In his memoirs, Yitzak Rabin recalled being summoned by Ben-Gurion to discuss the fate of the inhabitants of Lydda and Ramle:  “Yigal Allon asked:  what is to be done with the population?  Ben-Gurion waved his hand in a gesture that said:  ‘Drive them out.’ ”

The forced march of the 70,000 refugees from Lydda and Ramle would surely evoke the same outrage in the West today as similar mass population “transfers” (by the Nazis or in the Killing Fields of Cambodia), were the subject of Israeli war crimes not an inviolable tabu.  (As I write, even the mainstream media has broadcast video images of two million Gazans marching in a column as wide and long as the eye can see toward supposed “safety” in the south, the sight of which has failed to disturb the sleep of Israel’s political puppets in the West.)

On the roads leading out of Lydda and Ramle—in scenes reminiscent of the Nazi deportations of Jews that had occurred but a few years earlier— the occupying soldiers set up checkpoints where they searched the refugees, especially the women, stripping jewelry from their necks, wrists, and fingers, and stealing any money hidden in their clothes. This humiliation was only the beginning of their ordeal, since the 70,000 refugees of both Lydda and Ramle were then forced to walk for three days without food or water, in the midst of a summer heat wave (with temperatures reaching 35 degrees Celsius).  As one survivor described it:  “People began to die of thirst.  Some women died and their babies nursed from their dead bodies.

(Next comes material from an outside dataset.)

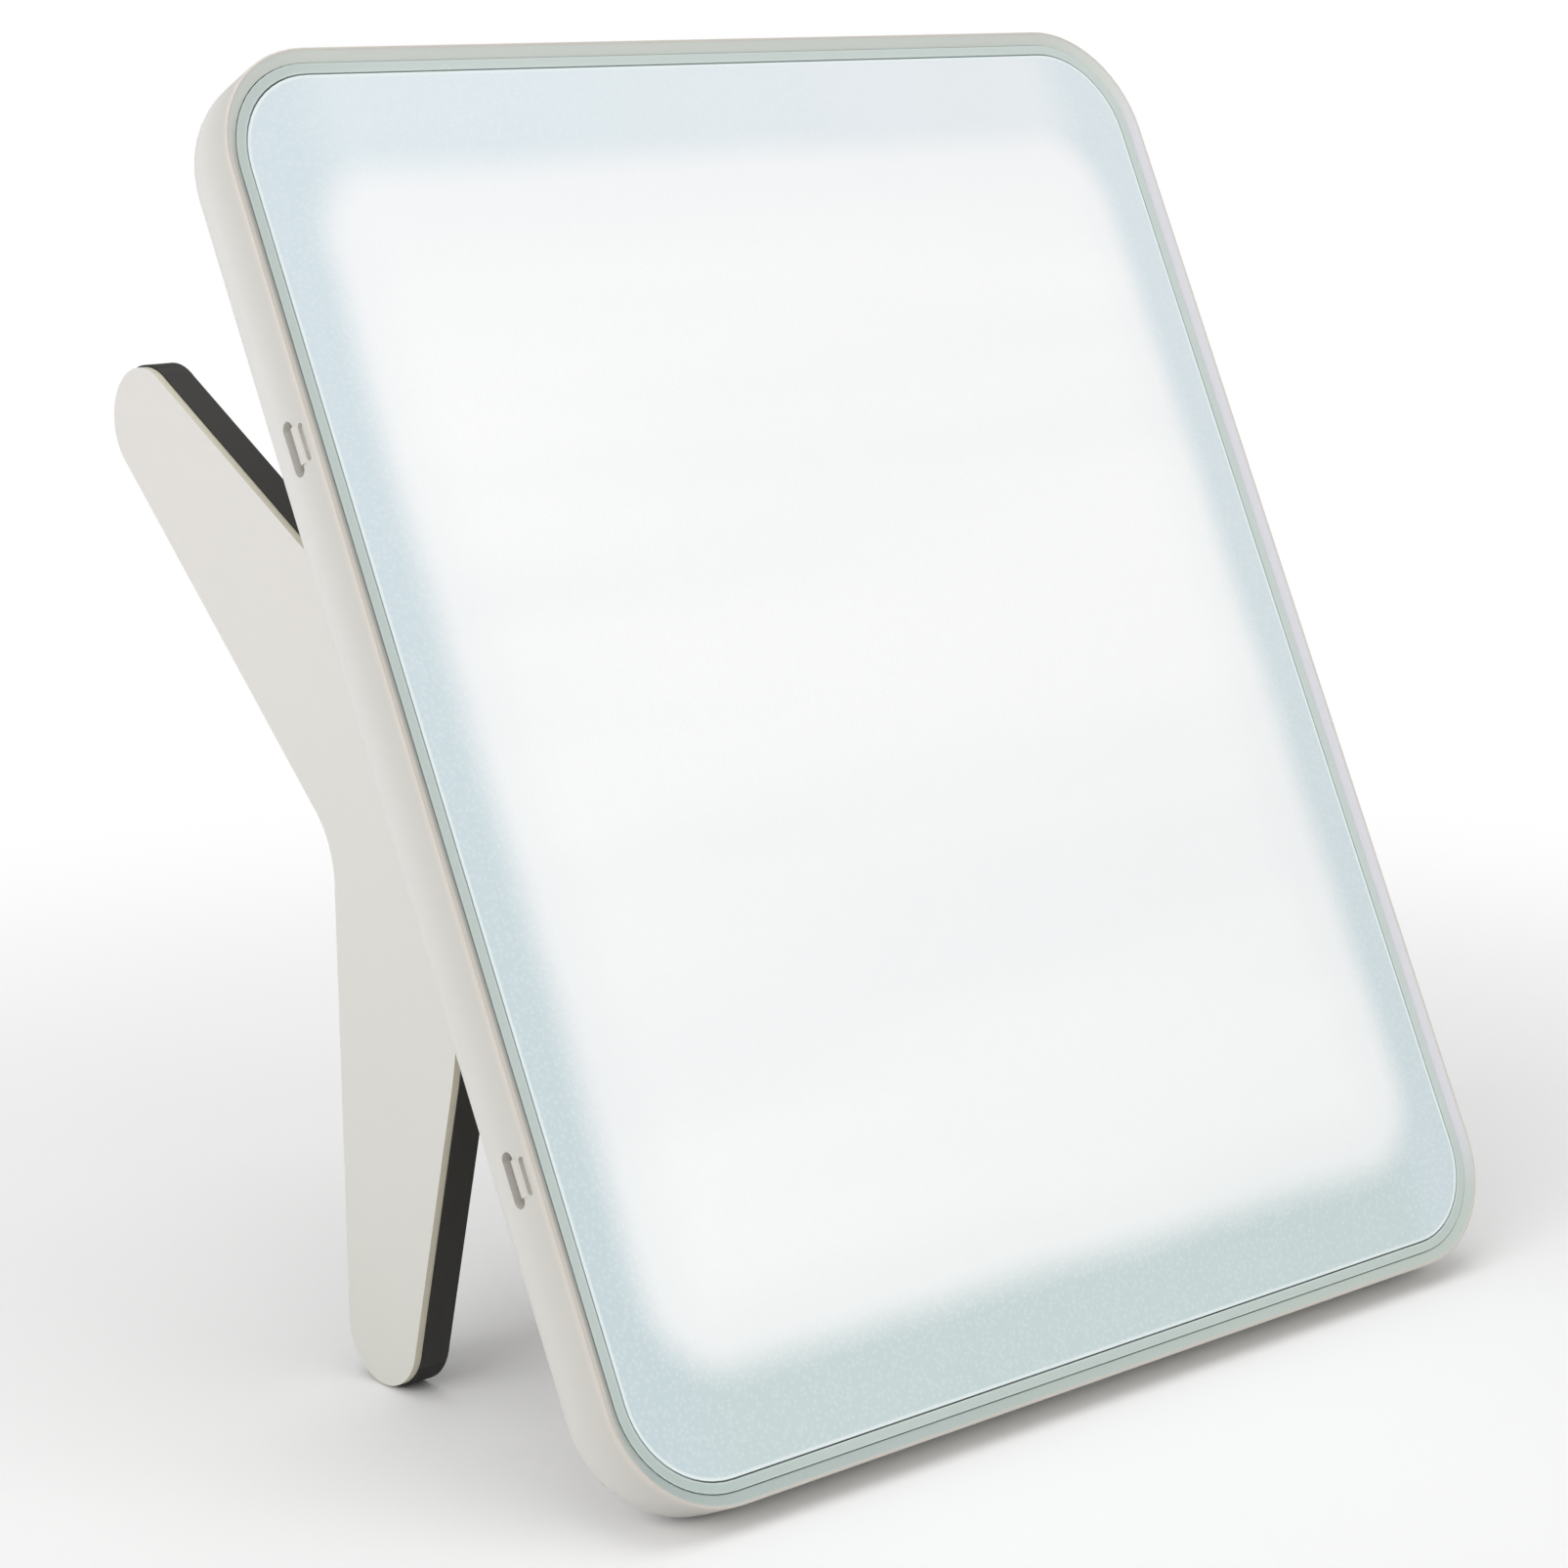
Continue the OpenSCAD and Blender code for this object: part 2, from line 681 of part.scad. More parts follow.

Many of the elderly died on the way. … Many buried their dead in the leaves of corn”.  By conservative estimates, at least 500 perished from dehydration, hunger, or exhaustion during—what shall we call it?—their exodus to nowhere.  As Pappé observes, “Again, the inevitable question presents itself:  three years after the Holocaust, what went through the minds of those Jews who watched these wretched people pass by?”